BEGIN TASK INPUTS

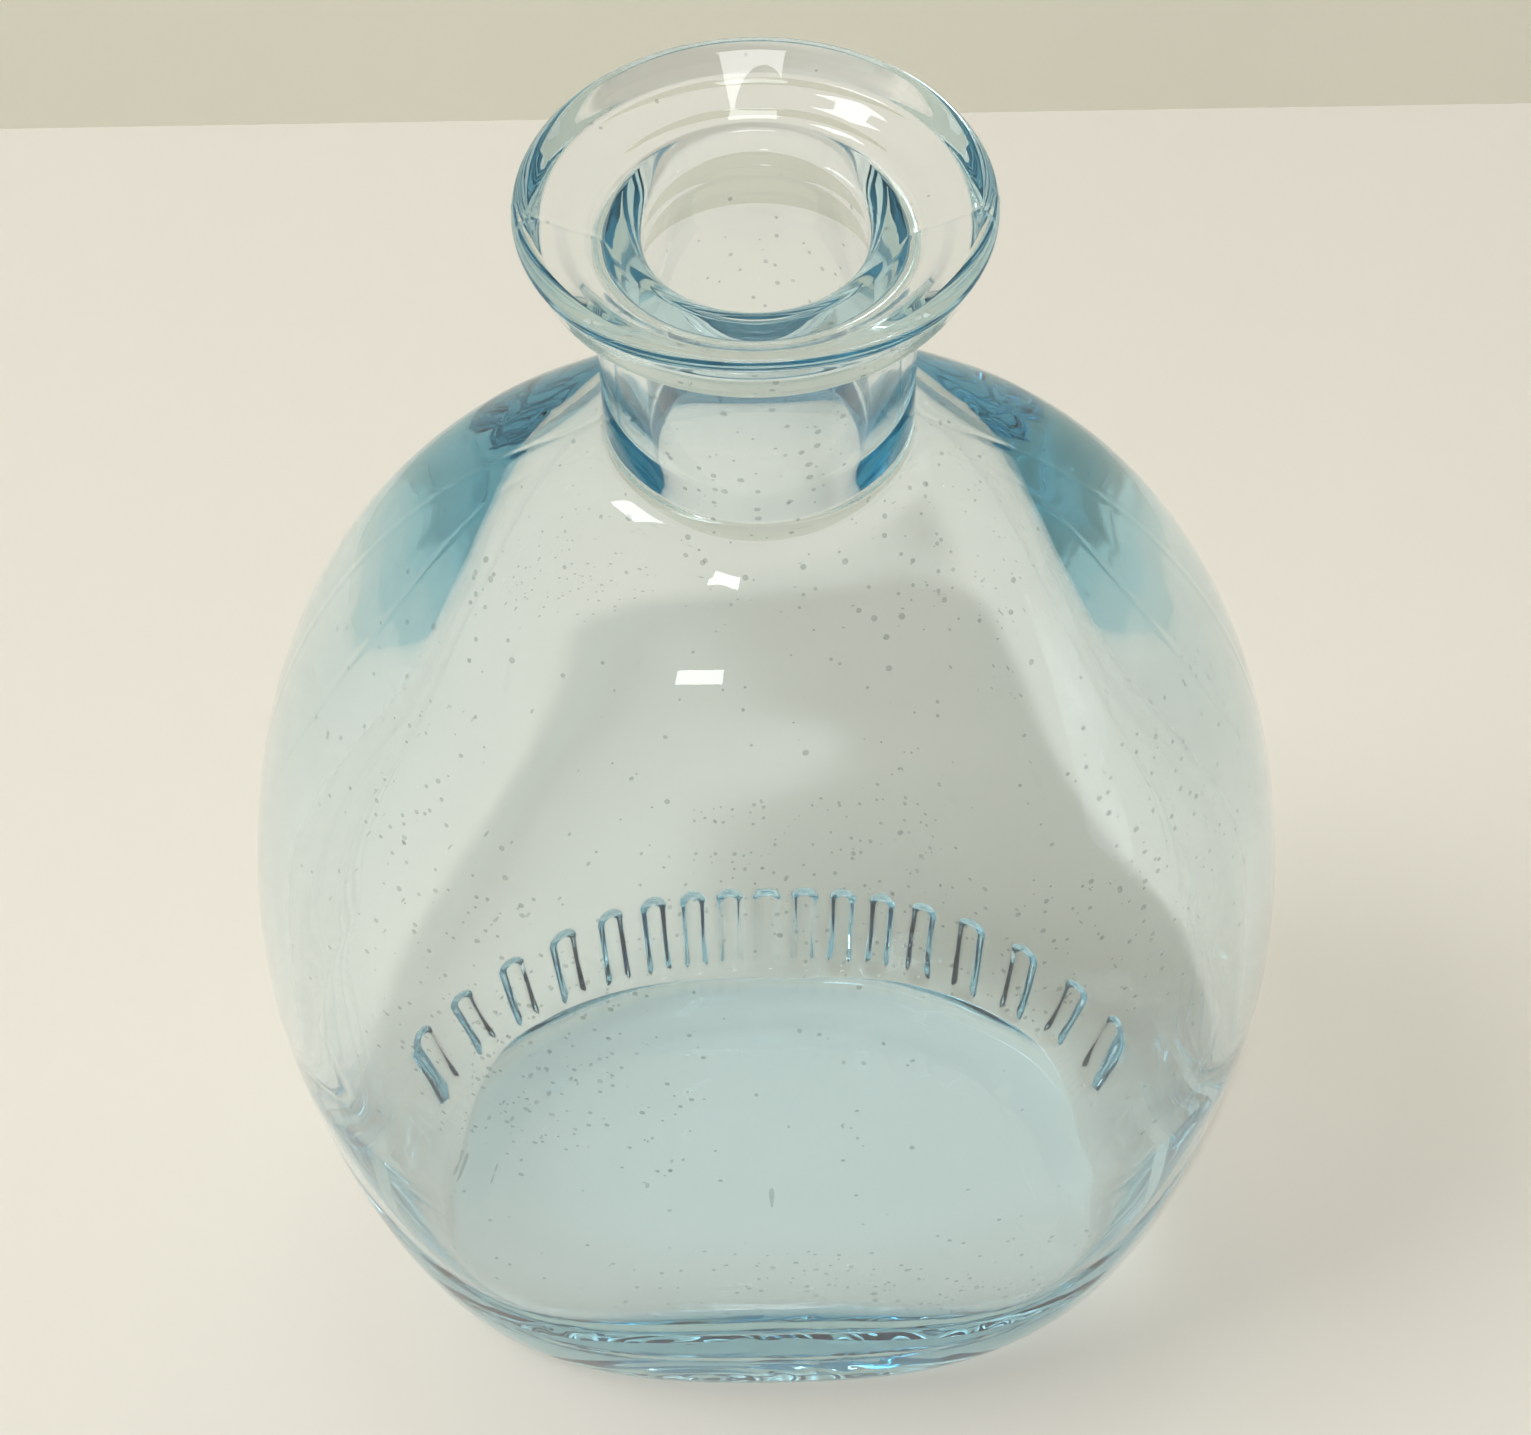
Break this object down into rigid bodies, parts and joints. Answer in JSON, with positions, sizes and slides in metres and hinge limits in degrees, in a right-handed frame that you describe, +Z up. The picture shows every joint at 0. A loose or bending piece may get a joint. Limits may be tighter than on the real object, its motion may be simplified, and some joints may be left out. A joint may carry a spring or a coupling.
{
  "type": "tequila bottle",
  "caption": "Flattened spirits bottle of thick pale blue glass with an oval foot, a short round neck, a wide dished lip and a row of raised beads low on the back.",
  "frame": {"origin": "middle of the flat ring that the bottle stands on", "axes": "+Z up along the neck, X along the wide side of the body, +Y towards the back, where the beads are"},
  "size_m": [0.1232, 0.0812, 0.188],
  "materials": {
    "blue_glass": "clear polished moulded glass, pale blue where it is thick"
  },
  "bodies": {
    "root": {"bottle": "blue_glass"}
  },
  "joints": []
}
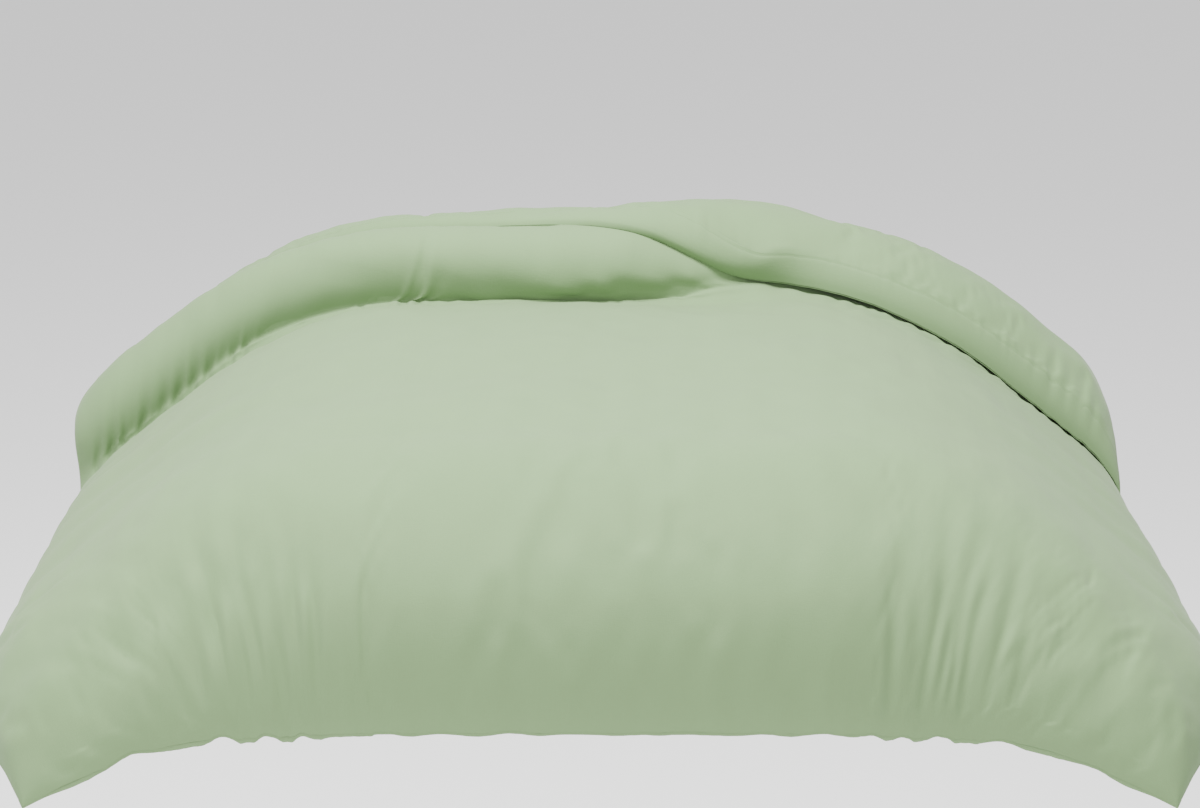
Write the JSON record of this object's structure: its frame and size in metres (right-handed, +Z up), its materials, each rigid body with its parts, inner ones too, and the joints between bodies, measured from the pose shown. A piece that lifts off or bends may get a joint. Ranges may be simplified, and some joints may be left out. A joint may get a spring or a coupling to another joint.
{
  "type": "duvet",
  "caption": "Square zipped duvet with a stitched-box insert, draped over a bed with its sides and foot hanging and its head end turned back in a diagonal fold.",
  "frame": {"origin": "on the bed's top surface, under the middle of the flat part of the duvet's back panel", "axes": "+Z up, +Y towards the head of the bed, +X to the right seen from the foot"},
  "size_m": [2.0773, 1.8366, 0.6609],
  "materials": {
    "cover_microfibre": "brushed microfibre, matte, sage green",
    "zip_tape": "woven polyester tape dyed to match",
    "zip_coil": "moulded nylon coil dyed to match",
    "zip_metal": "tumbled zinc alloy, satin",
    "label_satin": "blank woven satin",
    "insert_cotton": "plain white shell cloth",
    "insert_filling": "siliconised polyester fibre filling",
    "twill_tape": "white cotton twill tape"
  },
  "bodies": {
    "duvet": {"care_label": "label_satin", "corner_tie_foot_left": "twill_tape", "corner_tie_foot_right": "twill_tape", "corner_tie_head_left": "twill_tape", "corner_tie_head_right": "twill_tape", "cover_back_panel": "cover_microfibre", "cover_face_panel": "cover_microfibre", "fill_foot_drop_centre": "insert_filling", "fill_foot_drop_left": "insert_filling", "fill_foot_drop_right": "insert_filling", "fill_foot_top_centre": "insert_filling", "fill_foot_top_left": "insert_filling", "fill_foot_top_right": "insert_filling", "fill_head_top_centre": "insert_filling", "fill_head_top_left": "insert_filling", "fill_head_top_right": "insert_filling", "fill_middle_top_centre": "insert_filling", "fill_middle_top_left": "insert_filling", "fill_middle_top_right": "insert_filling", "fill_pleat_centre": "insert_filling", "fill_pleat_left": "insert_filling", "fill_pleat_right": "insert_filling", "fill_turnback_centre": "insert_filling", "fill_turnback_left": "insert_filling", "fill_turnback_right": "insert_filling", "foot_facing": "cover_microfibre", "head_hem_band": "cover_microfibre", "insert_bottom_shell": "insert_cotton", "insert_loop_foot_left": "twill_tape", "insert_loop_foot_right": "twill_tape", "insert_loop_head_left": "twill_tape", "insert_loop_head_right": "twill_tape", "insert_top_shell": "insert_cotton", "zip_bottom_stop": "zip_metal", "zip_chain": "zip_coil", "zip_tape_lower": "zip_tape", "zip_tape_upper": "zip_tape", "zip_top_stop": "zip_metal"},
    "zip_slider": {"zip_slider": "zip_metal"},
    "zip_pull": {"zip_pull": "zip_metal"}
  },
  "joints": [
    {"name": "zip_slide", "type": "slide", "parent": "duvet", "child": "zip_slider", "axis": [1, 0, 0], "range_m": [-0.68, 0]},
    {"name": "pull_swing", "type": "hinge", "parent": "zip_slider", "child": "zip_pull", "pos_m": [0.3406, -1.09965, -0.2942], "axis": [0, -0.4067, -0.9135], "range_deg": [0, 170]}
  ]
}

END TASK INPUTS

Each entry above is to be set down again in exactly the same words.

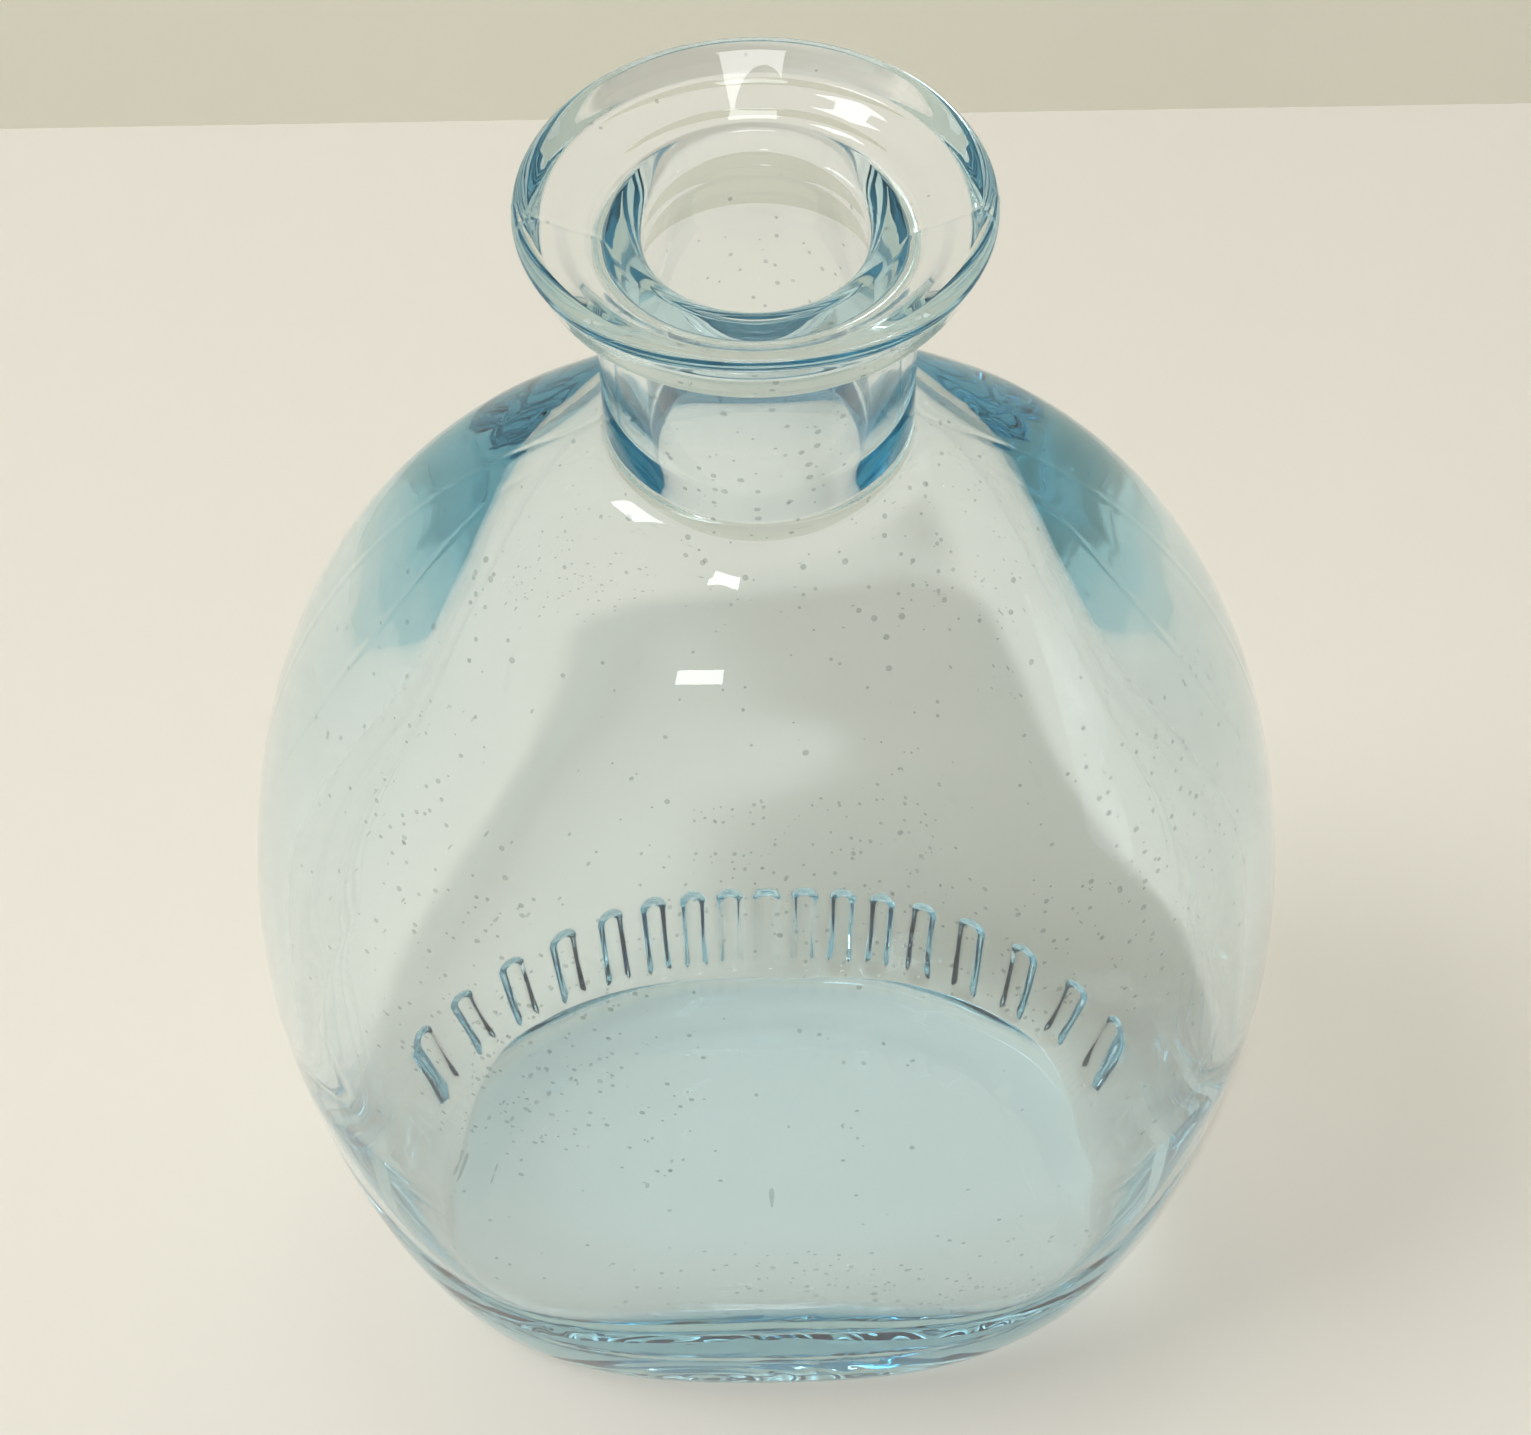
Break this object down into rigid bodies, parts and joints. Answer in JSON, with positions, sizes and slides in metres and hinge limits in degrees, in a right-handed frame that you describe, +Z up. The picture shows every joint at 0. A loose or bending piece may get a joint. Limits may be tighter than on the real object, its motion may be simplified, and some joints may be left out. A joint may carry a spring or a coupling.
{
  "type": "tequila bottle",
  "caption": "Flattened spirits bottle of thick pale blue glass with an oval foot, a short round neck, a wide dished lip and a row of raised beads low on the back.",
  "frame": {"origin": "middle of the flat ring that the bottle stands on", "axes": "+Z up along the neck, X along the wide side of the body, +Y towards the back, where the beads are"},
  "size_m": [0.1232, 0.0812, 0.188],
  "materials": {
    "blue_glass": "clear polished moulded glass, pale blue where it is thick"
  },
  "bodies": {
    "root": {"bottle": "blue_glass"}
  },
  "joints": []
}
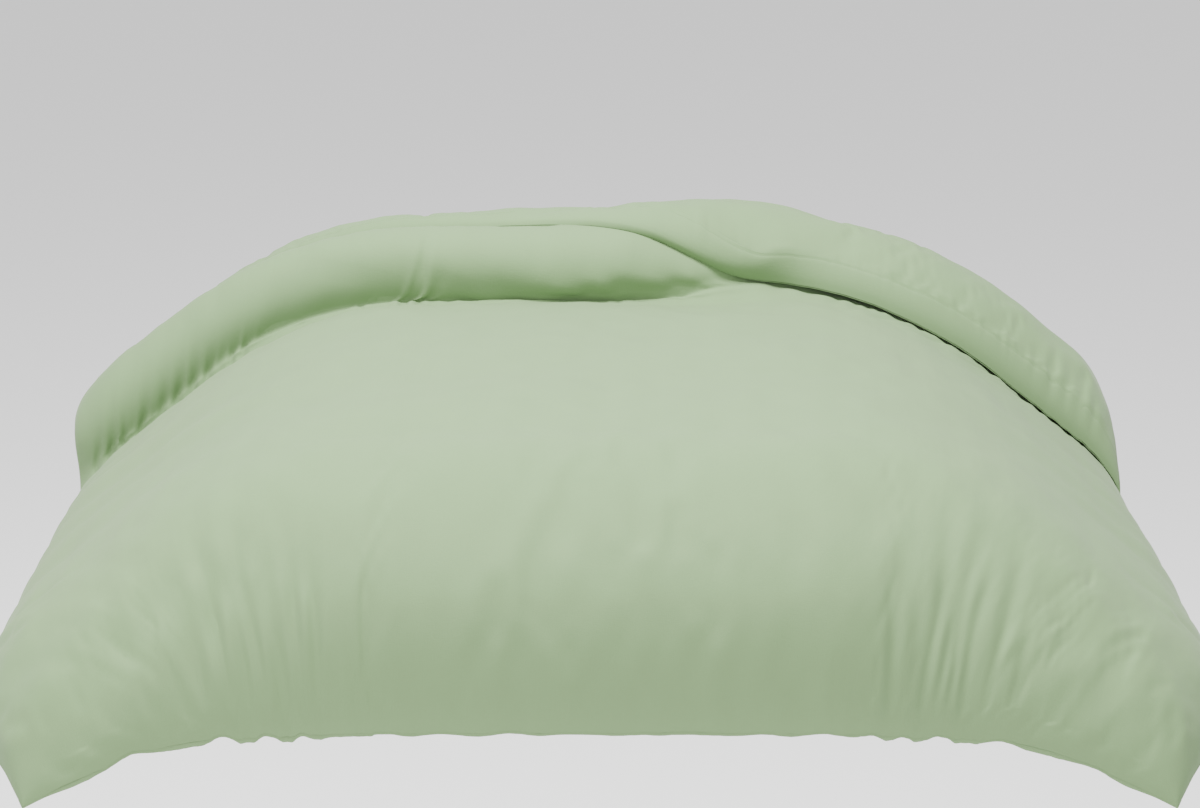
Write the JSON record of this object's structure: its frame and size in metres (right-handed, +Z up), its materials, each rigid body with its parts, inner ones too, and the joints between bodies, measured from the pose shown. A piece that lifts off or bends may get a joint. Ranges may be simplified, and some joints may be left out. A joint may get a spring or a coupling to another joint.
{
  "type": "duvet",
  "caption": "Square zipped duvet with a stitched-box insert, draped over a bed with its sides and foot hanging and its head end turned back in a diagonal fold.",
  "frame": {"origin": "on the bed's top surface, under the middle of the flat part of the duvet's back panel", "axes": "+Z up, +Y towards the head of the bed, +X to the right seen from the foot"},
  "size_m": [2.0773, 1.8366, 0.6609],
  "materials": {
    "cover_microfibre": "brushed microfibre, matte, sage green",
    "zip_tape": "woven polyester tape dyed to match",
    "zip_coil": "moulded nylon coil dyed to match",
    "zip_metal": "tumbled zinc alloy, satin",
    "label_satin": "blank woven satin",
    "insert_cotton": "plain white shell cloth",
    "insert_filling": "siliconised polyester fibre filling",
    "twill_tape": "white cotton twill tape"
  },
  "bodies": {
    "duvet": {"care_label": "label_satin", "corner_tie_foot_left": "twill_tape", "corner_tie_foot_right": "twill_tape", "corner_tie_head_left": "twill_tape", "corner_tie_head_right": "twill_tape", "cover_back_panel": "cover_microfibre", "cover_face_panel": "cover_microfibre", "fill_foot_drop_centre": "insert_filling", "fill_foot_drop_left": "insert_filling", "fill_foot_drop_right": "insert_filling", "fill_foot_top_centre": "insert_filling", "fill_foot_top_left": "insert_filling", "fill_foot_top_right": "insert_filling", "fill_head_top_centre": "insert_filling", "fill_head_top_left": "insert_filling", "fill_head_top_right": "insert_filling", "fill_middle_top_centre": "insert_filling", "fill_middle_top_left": "insert_filling", "fill_middle_top_right": "insert_filling", "fill_pleat_centre": "insert_filling", "fill_pleat_left": "insert_filling", "fill_pleat_right": "insert_filling", "fill_turnback_centre": "insert_filling", "fill_turnback_left": "insert_filling", "fill_turnback_right": "insert_filling", "foot_facing": "cover_microfibre", "head_hem_band": "cover_microfibre", "insert_bottom_shell": "insert_cotton", "insert_loop_foot_left": "twill_tape", "insert_loop_foot_right": "twill_tape", "insert_loop_head_left": "twill_tape", "insert_loop_head_right": "twill_tape", "insert_top_shell": "insert_cotton", "zip_bottom_stop": "zip_metal", "zip_chain": "zip_coil", "zip_tape_lower": "zip_tape", "zip_tape_upper": "zip_tape", "zip_top_stop": "zip_metal"},
    "zip_slider": {"zip_slider": "zip_metal"},
    "zip_pull": {"zip_pull": "zip_metal"}
  },
  "joints": [
    {"name": "zip_slide", "type": "slide", "parent": "duvet", "child": "zip_slider", "axis": [1, 0, 0], "range_m": [-0.68, 0]},
    {"name": "pull_swing", "type": "hinge", "parent": "zip_slider", "child": "zip_pull", "pos_m": [0.3406, -1.09965, -0.2942], "axis": [0, -0.4067, -0.9135], "range_deg": [0, 170]}
  ]
}